The big change came in the ’60s. After five years as captain and four best-and-fairest awards, Kennedy took over as coach of Hawthorn. A year later, the Hawks claimed their first premiership of any description with a resounding win over Footscray in the VFL Grand Final. The rest of the decade was a mix of highs and lows, with Kennedy stepping away for a few seasons before returning to the helm in 1967.
Led by star recruits such as Leigh Matthews, Peter Hudson and Peter Knights, Hawthorn soon metamorphosed into one of the league’s most powerful clubs. A second flag came in 1971, when they edged out St Kilda in front of more than 118,000 people at the MCG. Further success arrived in ’76 and ’78 against North Melbourne, who had humiliated the Hawks in the 1975 finale.
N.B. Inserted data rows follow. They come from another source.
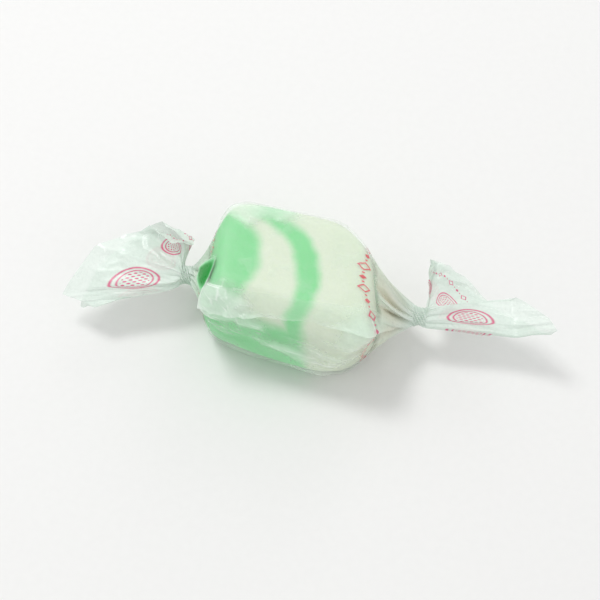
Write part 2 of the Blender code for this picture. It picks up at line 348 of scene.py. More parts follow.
def bump(value, centre, half_width):
    """1 at the centre, falling smoothly to 0 at half a width from it."""
    return ease(1.0 - np.abs(value - centre) / half_width)


def turned_from(angle, centre):
    """The turn from the centre to an angle, the shorter way round, in degrees."""
    return (angle - centre + TURN / 2.0) % TURN - TURN / 2.0


def body_angle(place):
    """The angle round the axis, in radians, of a place counted in pleats: straight between the creases."""
    whole = np.floor(place / PLEATS)
    knots = np.array(CREASE_ANGLES + (CREASE_ANGLES[0] + TURN,))
    return np.radians(np.interp(place - whole * PLEATS, np.arange(PLEATS + 1), knots) + TURN * whole)


def valley_share(place):
    """0 on each crease and 1 halfway between two creases, straight between."""
    return 1.0 - np.abs(2.0 * (place % 1.0) - 1.0)


def pleat_value(values, place):
    """The value of the pleat that a place is in."""
    return np.array(values)[np.floor(place).astype(int) % PLEATS]


def crumple(a, b, seed, folds=7):
    """Relief like crumpled paper, from -1 to 1: triangle waves across random lines, each wave shifting the
    ones after it, so that straight creases meet and break each other."""
    draw = np.random.default_rng(seed)
    relief = np.zeros_like(a)
    total = 0.0
    for fold in range(folds):
        heading = draw.uniform(0.0, 2.0 * math.pi)
        length = draw.uniform(0.8, 2.2) * 0.86**fold
        along = a * math.cos(heading) + b * math.sin(heading) + draw.uniform(0.0, 9.0)
        wave = np.abs(along / length % 1.0 - 0.5) * 4.0 - 1.0
        weight = length**1.2
        relief += wave * weight
        total += weight
        shift = wave * 0.16 * length
        a = a - math.sin(heading) * shift
        b = b + math.cos(heading) * shift
    return relief / total


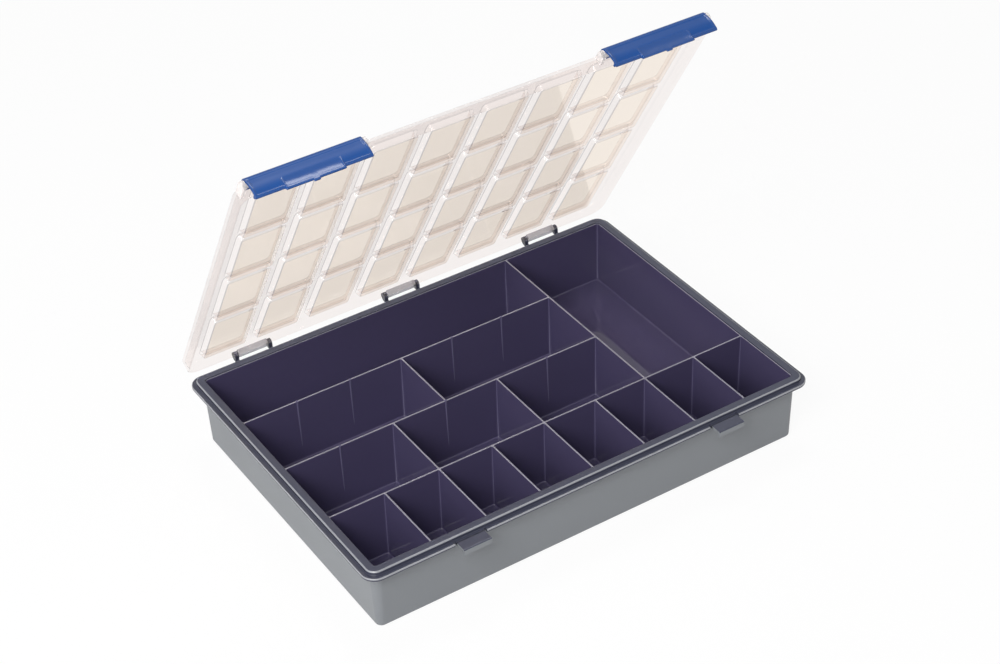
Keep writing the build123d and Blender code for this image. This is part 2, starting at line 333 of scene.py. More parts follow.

The best was yet to come. Between 1983 and 1989, Hawthorn played in seven consecutive VFL Grand Finals for a total of four flags. Mainstays of this golden era included coach Allan Jeans, 426-gamer Michael Tuck, 1254-goal hero Jason Dunstall and the inimitable Dermott Brereton.
After saluting again in 1991, Hawthorn fell on hard times. Reckless spending and on-field failures led the club to the brink of a merger with Melbourne, but that plan was scrapped in the face of a fierce campaign engineered by former premiership star Don Scott. The result was a huge surge in membership that saw the Hawks enter the new millennium as one of Melbourne’s best-backed clubs.
Those new supporters did not have to wait long for a return to the glory days. A surprise win over Geelong in the 2008 AFL Grand Final heralded the arrival of a new footballing dynasty. After losing to the Sydney Swans by 10 points in 2012, Alastair Clarkson’s Hawks dominated the competition with three consecutive premiership wins.
Once the perennial wooden spoon favourites, Hawthorn now rank among Australia’s most successful sporting organisations. The club has won 13 premierships since 1960 – a record that leaves heavyweight rivals Carlton (eight), Essendon (six), Richmond (six) and Collingwood (two) for dead.